Sterling exhibited minimal movement Friday at $1.3205 following the Bank of England's decision to maintain interest rates at 3.75% on Thursday. The central bank's cautious stance, driven by uncertainty regarding the durability of inflation pressures, contrasts with the Bank of Japan's more aggressive approach to tightening, though sterling weakness has proven less severe than the yen's deterioration. Political developments in Britain, particularly the impact of a Greater Manchester by-election contested by Mayor Andy Burnham that could affect Labour Party leadership dynamics, remained secondary to currency market fundamentals.
Regional currencies displayed modest movements, with the Australian dollar declining 0.1% to $0.7011 and the New Zealand dollar steady at $0.5756. These contained moves suggest that currency markets are not broadly risk-off, and that the yen's exceptional weakness reflects Japan-specific factors rather than universal capital flight from emerging or developed economies. Digital assets also remained relatively stable, with Bitcoin down 0.2% at $62,868.18 and ether unchanged at $1,708.98, further indicating that extreme risk aversion is not gripping global markets.

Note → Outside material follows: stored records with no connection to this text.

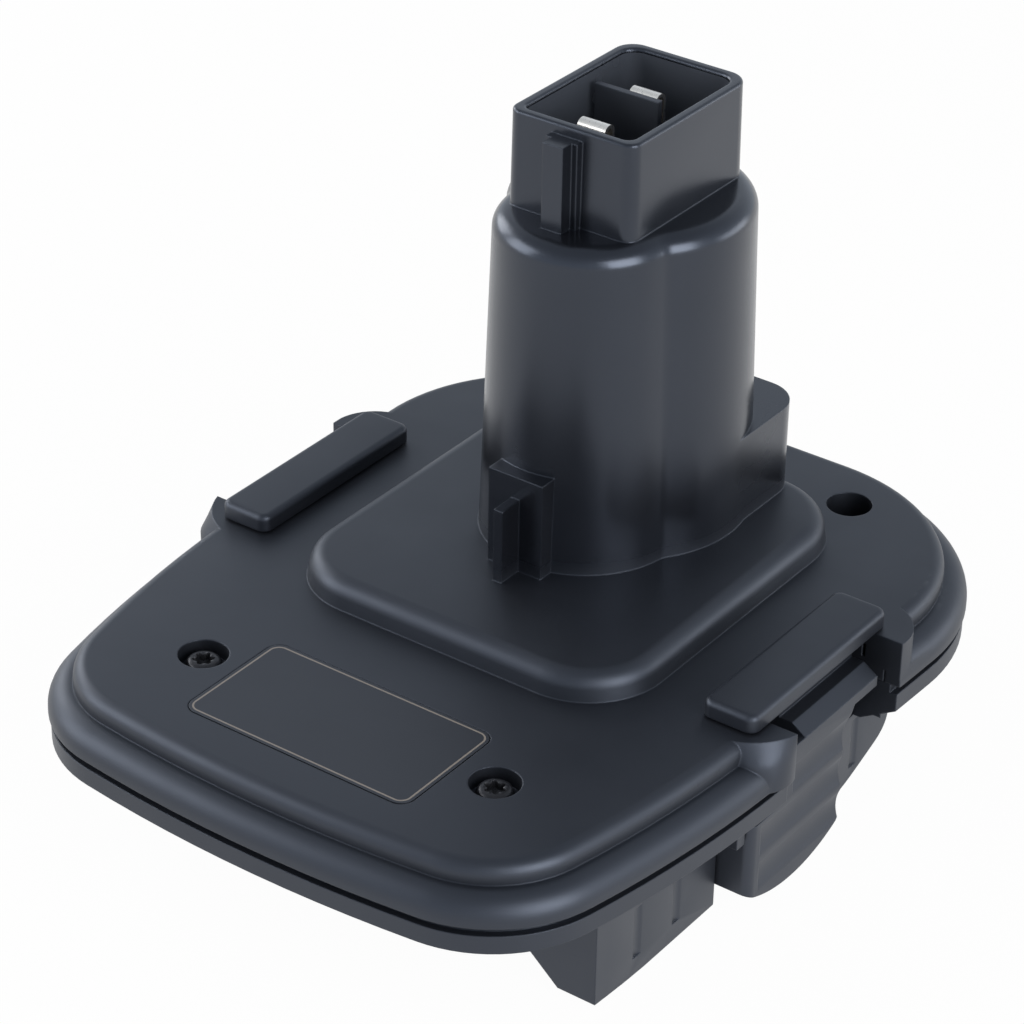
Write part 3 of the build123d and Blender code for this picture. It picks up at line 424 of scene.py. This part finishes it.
nickel_contact = metal("nickel_contact", (0.98, 0.94, 0.88), 0.3, (1, 1, 0.12))
zinc_steel = metal("zinc_steel", (0.6, 0.6, 0.63), 0.32)
black_oxide = metal("black_oxide", (0.035, 0.036, 0.042), 0.3, metallic=0.6)
spring_steel = metal("spring_steel", (0.46, 0.46, 0.47), 0.3, (0.2, 1, 1))
shunt_metal = metal("shunt_metal", (0.42, 0.38, 0.33), 0.38, (0.1, 1, 1))
can_aluminium = metal("can_aluminium", (0.6, 0.6, 0.62), 0.3, (1, 1, 0.1))
metals = (nickel_contact, zinc_steel, black_oxide, spring_steel, shunt_metal, can_aluminium)
print("metals:", [paint.name for paint in metals])

# %% [markdown]
# The label is a thin satin film, darker than the deck, with a fine pale line near its edge and nothing else
# on it. The line is drawn by distance: how far a point lies inside a rounded rectangle, worked out on the
# film's own coordinates, so that it stays even round the corners.

# %% Label film
label_low, label_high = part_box("label_plate")
label_centre = (label_low + label_high) / 2
label_half = (label_high - label_low) / 2
label_corner = 2.0 * mm
line_inset = 0.55 * mm
line_half = 0.13 * mm
line_colour = (0.22, 0.19, 0.16)


def border_mask(nodes, links, coords):
    """1 on a thin line that follows the label's edge, 0 elsewhere."""
    apart = nodes.new("ShaderNodeSeparateXYZ")
    links.new(coords.outputs["Object"], apart.inputs[0])
    reach = []
    for axis in (0, 1):
        from_middle = chain(nodes, links, "SUBTRACT", apart.outputs[axis], label_centre[axis])
        outward = chain(nodes, links, "ABSOLUTE", from_middle)
        reach.append(chain(nodes, links, "SUBTRACT", outward, label_half[axis] - label_corner))
    x_out, y_out = (chain(nodes, links, "MAXIMUM", r, 0.0) for r in reach)
    squares = chain(nodes, links, "ADD", chain(nodes, links, "MULTIPLY", x_out, x_out),
                    chain(nodes, links, "MULTIPLY", y_out, y_out))
    inner = chain(nodes, links, "MINIMUM", chain(nodes, links, "MAXIMUM", reach[0], reach[1]), 0.0)
    distance = chain(nodes, links, "ADD", chain(nodes, links, "SQRT", squares), inner)
    from_line = chain(nodes, links, "SUBTRACT", distance, label_corner - line_inset)
    off_line = chain(nodes, links, "ABSOLUTE", from_line)
    return chain(nodes, links, "LESS_THAN", off_line, line_half)


label_film = plastic("label_film", (0.006, 0.006, 0.007), (0.009, 0.009, 0.010), base_gloss, grain=0.0003,
                     grain_depth=0.000004, edge=0.0001)
ln, ll = label_film.node_tree.nodes, label_film.node_tree.links
label_shader = next(n for n in ln if n.type == "BSDF_PRINCIPLED")
label_coords = next(n for n in ln if n.type == "TEX_COORD")
field_colour = label_shader.inputs["Base Color"].links[0].from_socket
printed = colour_mix(ln, ll, border_mask(ln, ll, label_coords), field_colour, line_colour)
ll.new(printed, label_shader.inputs["Base Color"])
print("label, mm:", [round(2 * v / mm, 1) for v in label_half])

# %% [markdown]
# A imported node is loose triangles. For a moulded piece a merged copy shades better: its curved faces turn
# smooth, and its real edges stay sharp, so light runs along the stem in one band. The copy stands for the
# node.


# %% Smooth skins
merge_reach = 0.001 * mm
skin_sharp = math.radians(32)


def smooth_skin(node, body, finish, slot_name):
    """A merged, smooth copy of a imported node, with a finish, that rides with a body."""
    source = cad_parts[node]
    shell = bmesh.new()
    shell.from_mesh(source.data)
    bmesh.ops.remove_doubles(shell, verts=shell.verts, dist=merge_reach)
    for face in shell.faces:
        face.smooth = True
    for seam in shell.edges:
        seam.smooth = seam.is_manifold and seam.calc_face_angle(0) < skin_sharp
    mesh = bpy.data.meshes.new(node + "_skin")
    shell.to_mesh(mesh)
    shell.free()
    mesh.materials.append(finish)
    skin = bpy.data.objects.new(node + "_skin", mesh)
    bpy.context.scene.collection.objects.link(skin)
    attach(skin, body)
    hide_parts(node)
    return skin


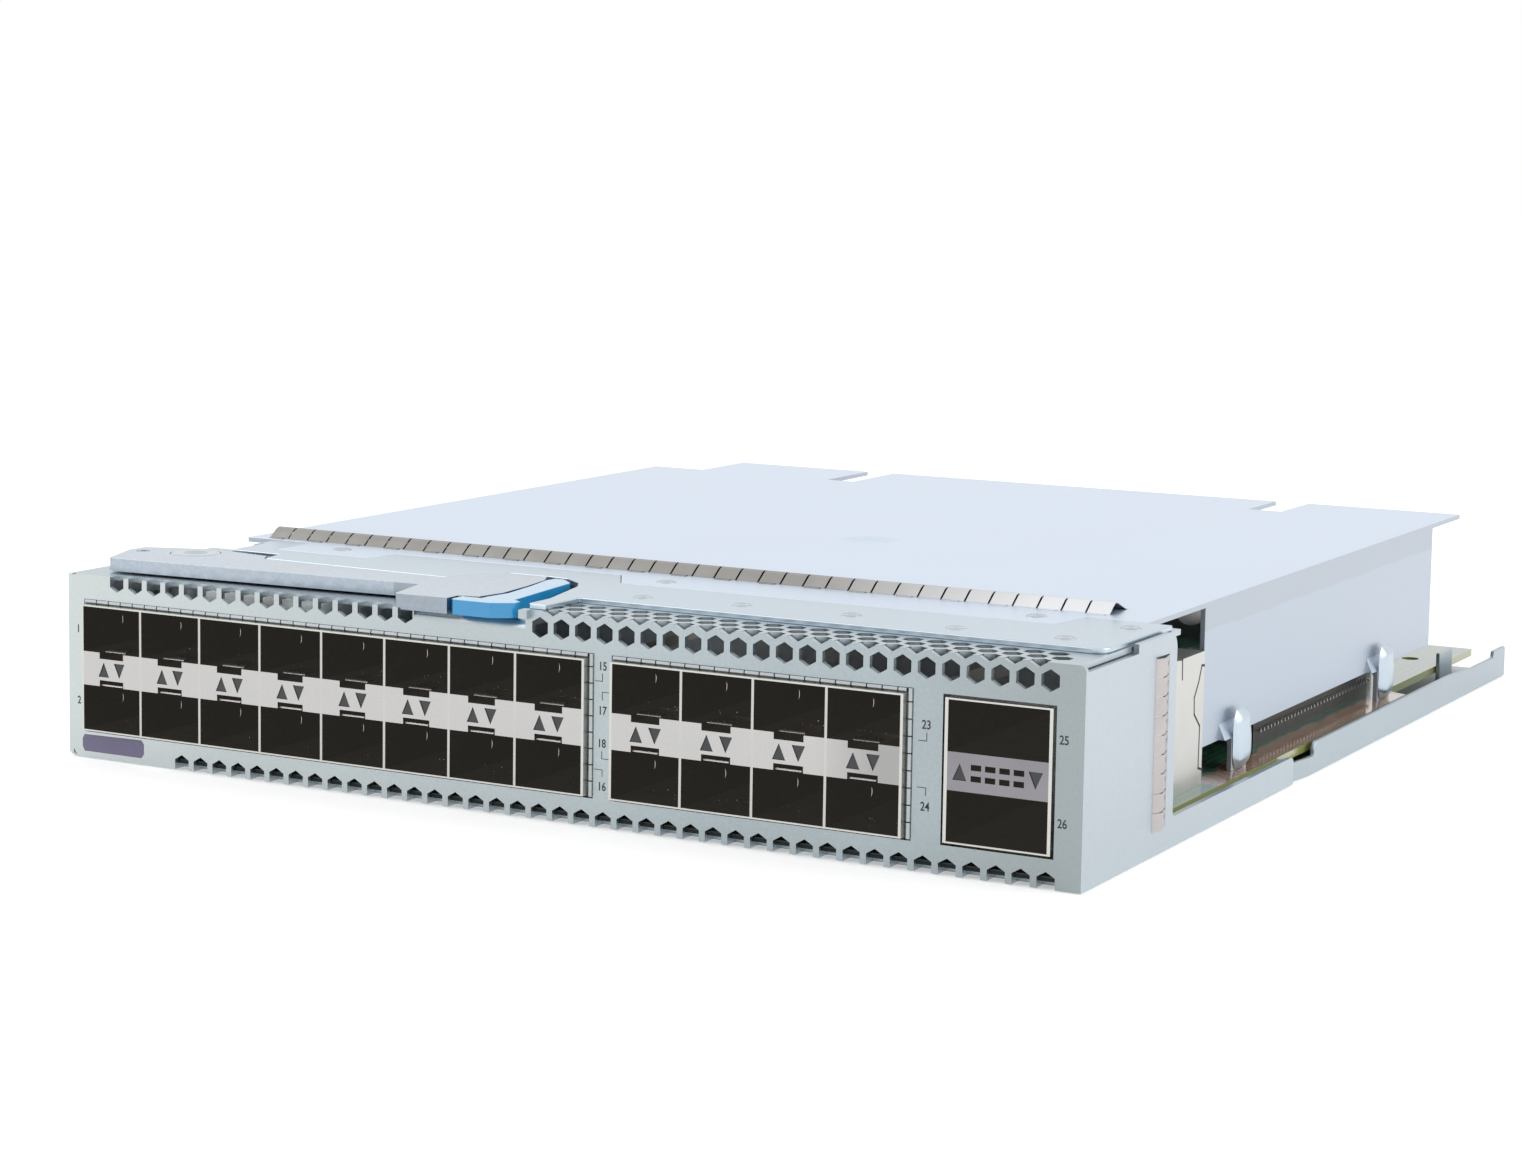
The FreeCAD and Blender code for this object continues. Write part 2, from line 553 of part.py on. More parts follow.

Looking ahead, market participants will scrutinize whether Japan's Ministry of Finance opts to undertake fresh intervention as the yen approaches new lows. Analysts acknowledge that repeated defense attempts around specific price levels, absent broader confidence in Japanese economic policy and outlook, risk depleting precious reserves and eroding the Ministry's intervention credibility without achieving durable results. The central bank's capacity for further rate hikes, meanwhile, remains constrained by the reality that current inflation remains subdued despite energy headwinds, creating a policy bind that neither faster tightening nor larger-scale intervention can fully resolve.